WHAT THE EXERCISE ASKS:
All of the data below should be written out exactly.

DATA:
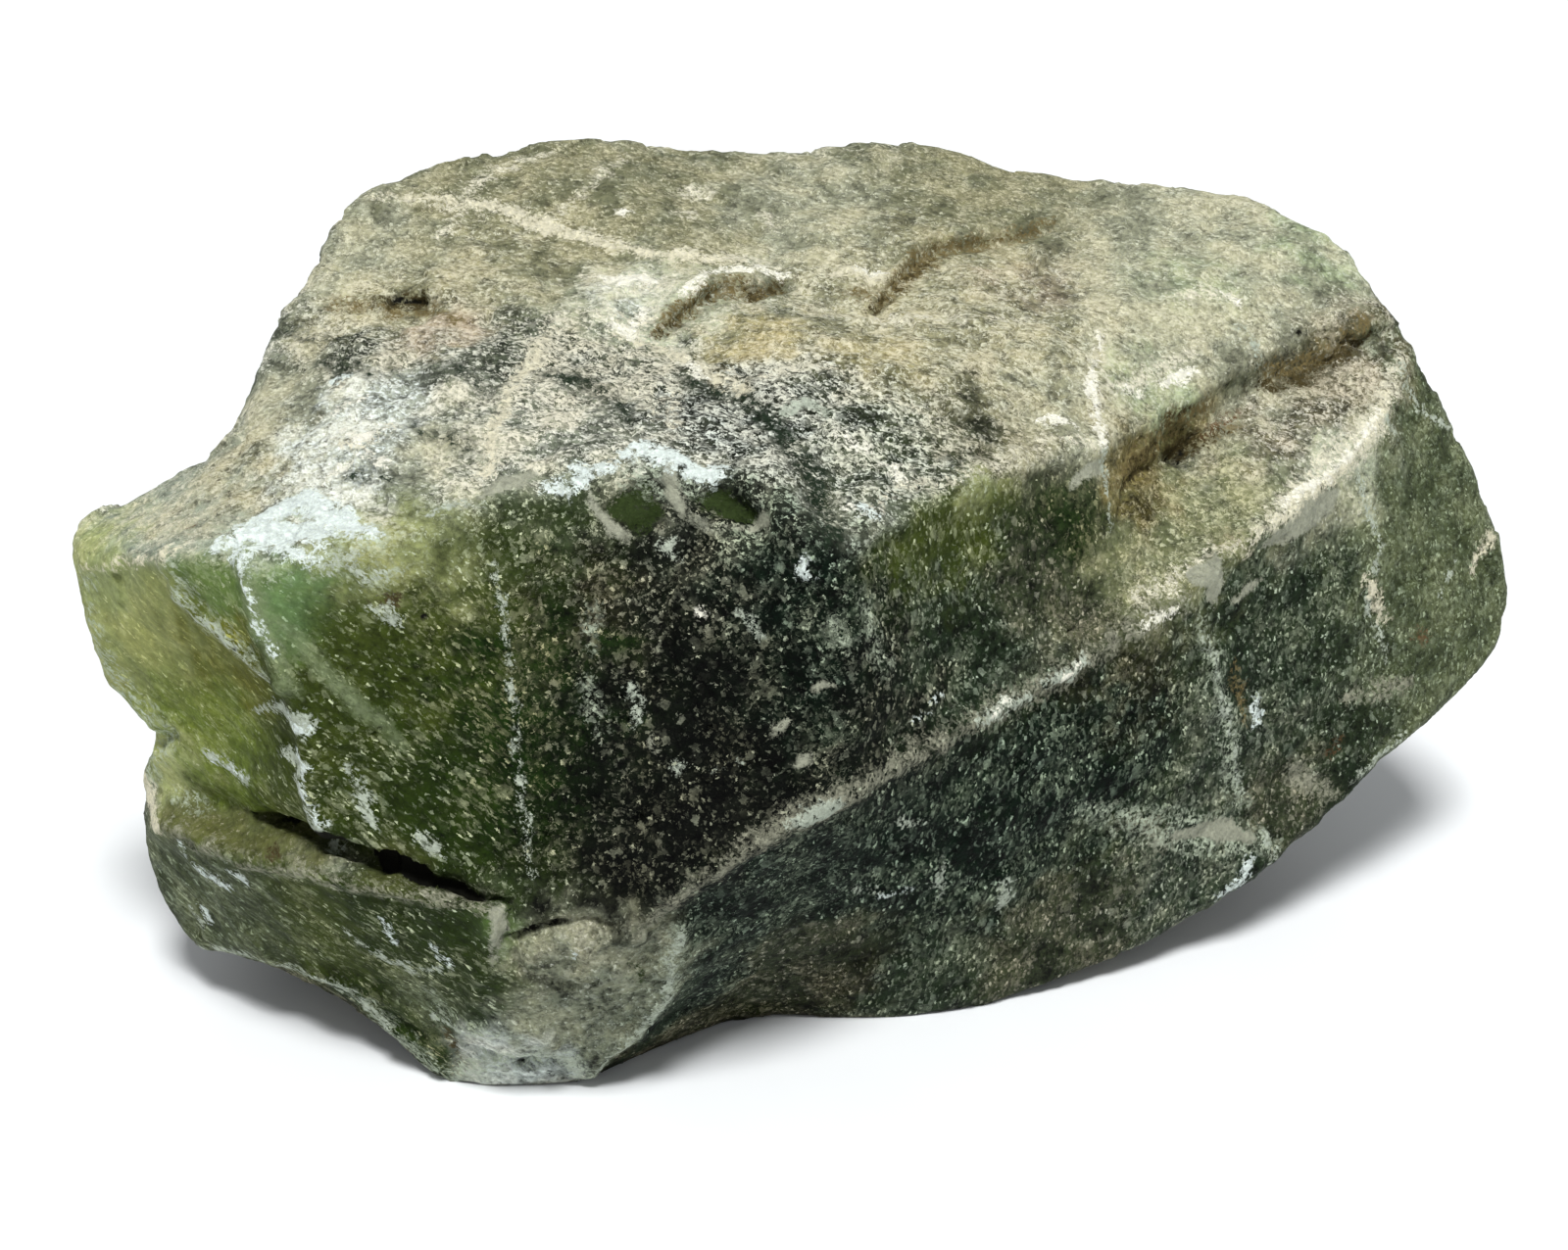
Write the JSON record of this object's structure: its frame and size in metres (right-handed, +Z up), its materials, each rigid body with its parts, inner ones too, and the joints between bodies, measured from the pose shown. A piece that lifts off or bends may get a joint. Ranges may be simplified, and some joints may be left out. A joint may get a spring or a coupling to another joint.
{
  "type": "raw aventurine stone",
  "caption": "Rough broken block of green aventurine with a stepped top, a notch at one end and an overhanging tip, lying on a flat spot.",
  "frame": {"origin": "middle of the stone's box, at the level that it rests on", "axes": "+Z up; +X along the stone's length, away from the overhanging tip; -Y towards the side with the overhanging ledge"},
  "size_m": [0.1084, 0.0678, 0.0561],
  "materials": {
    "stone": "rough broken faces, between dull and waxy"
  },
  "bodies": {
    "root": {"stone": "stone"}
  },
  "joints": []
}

SOLUTION TO THE EXERCISE:
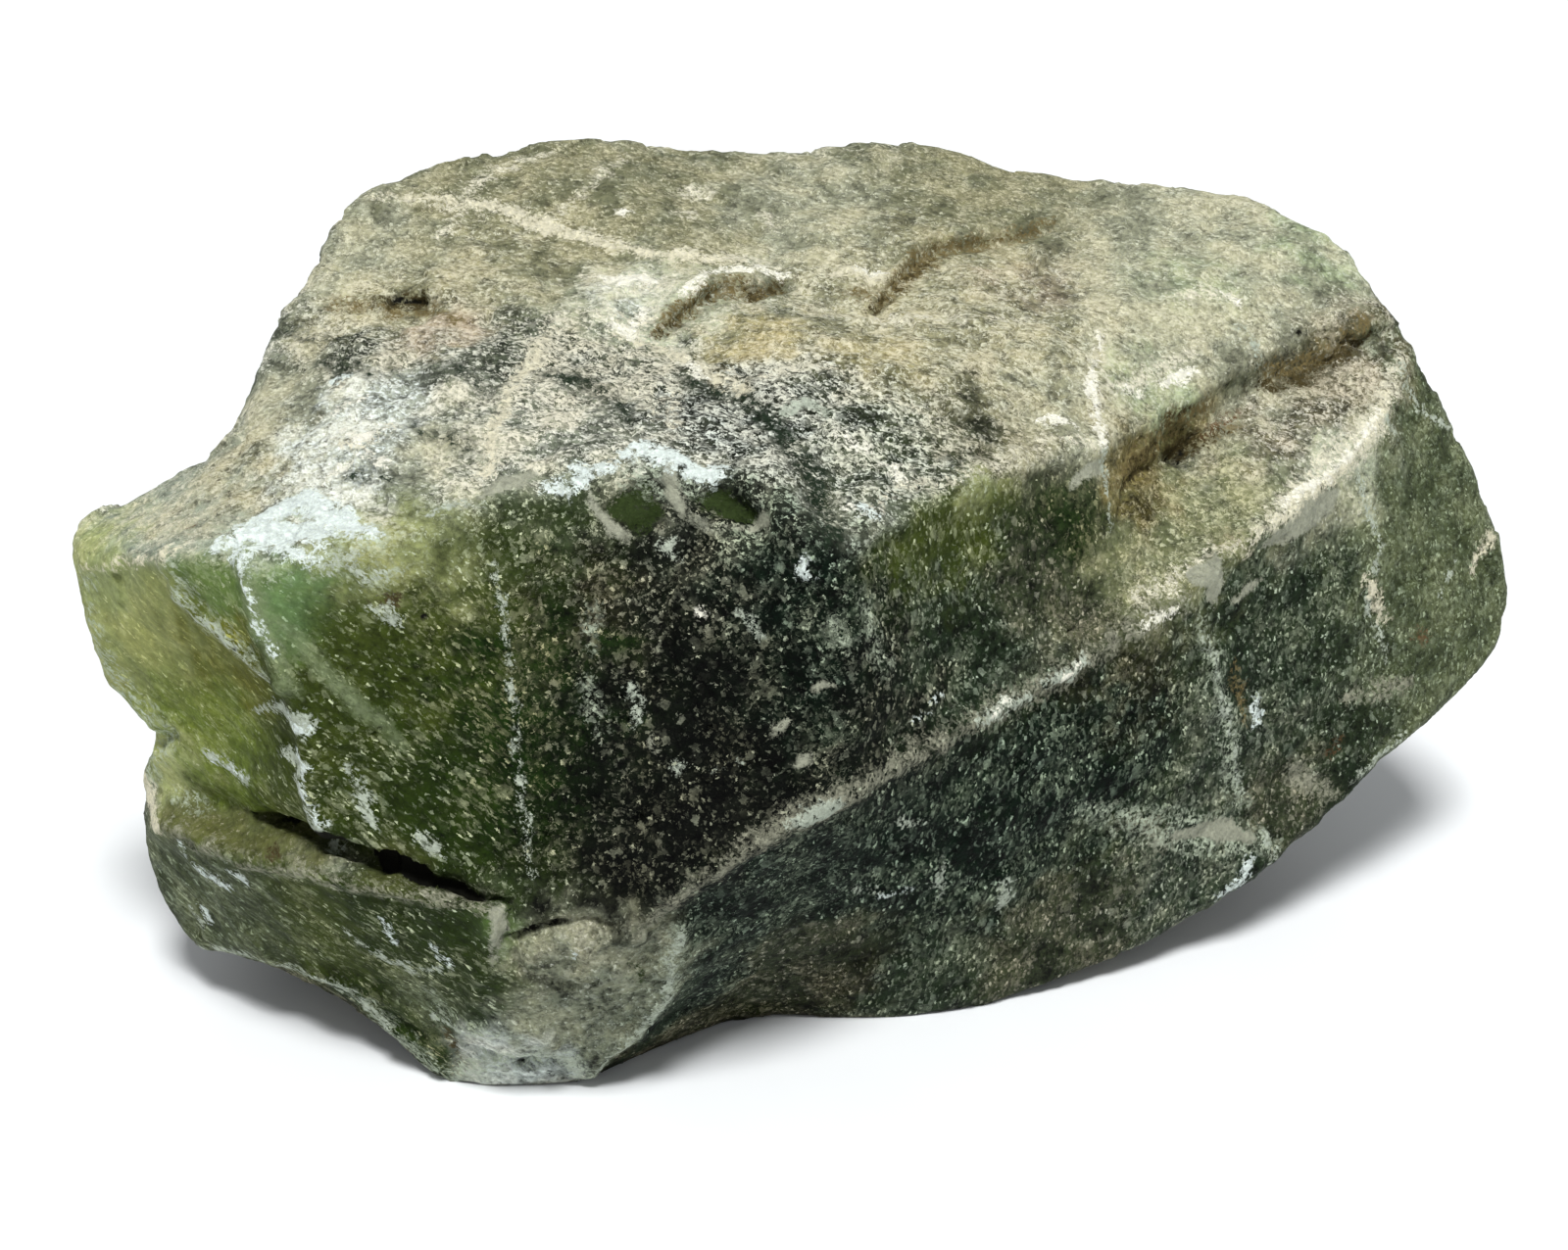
Write the JSON record of this object's structure: its frame and size in metres (right-handed, +Z up), its materials, each rigid body with its parts, inner ones too, and the joints between bodies, measured from the pose shown. A piece that lifts off or bends may get a joint. Ranges may be simplified, and some joints may be left out. A joint may get a spring or a coupling to another joint.
{
  "type": "raw aventurine stone",
  "caption": "Rough broken block of green aventurine with a stepped top, a notch at one end and an overhanging tip, lying on a flat spot.",
  "frame": {"origin": "middle of the stone's box, at the level that it rests on", "axes": "+Z up; +X along the stone's length, away from the overhanging tip; -Y towards the side with the overhanging ledge"},
  "size_m": [0.1084, 0.0678, 0.0561],
  "materials": {
    "stone": "rough broken faces, between dull and waxy"
  },
  "bodies": {
    "root": {"stone": "stone"}
  },
  "joints": []
}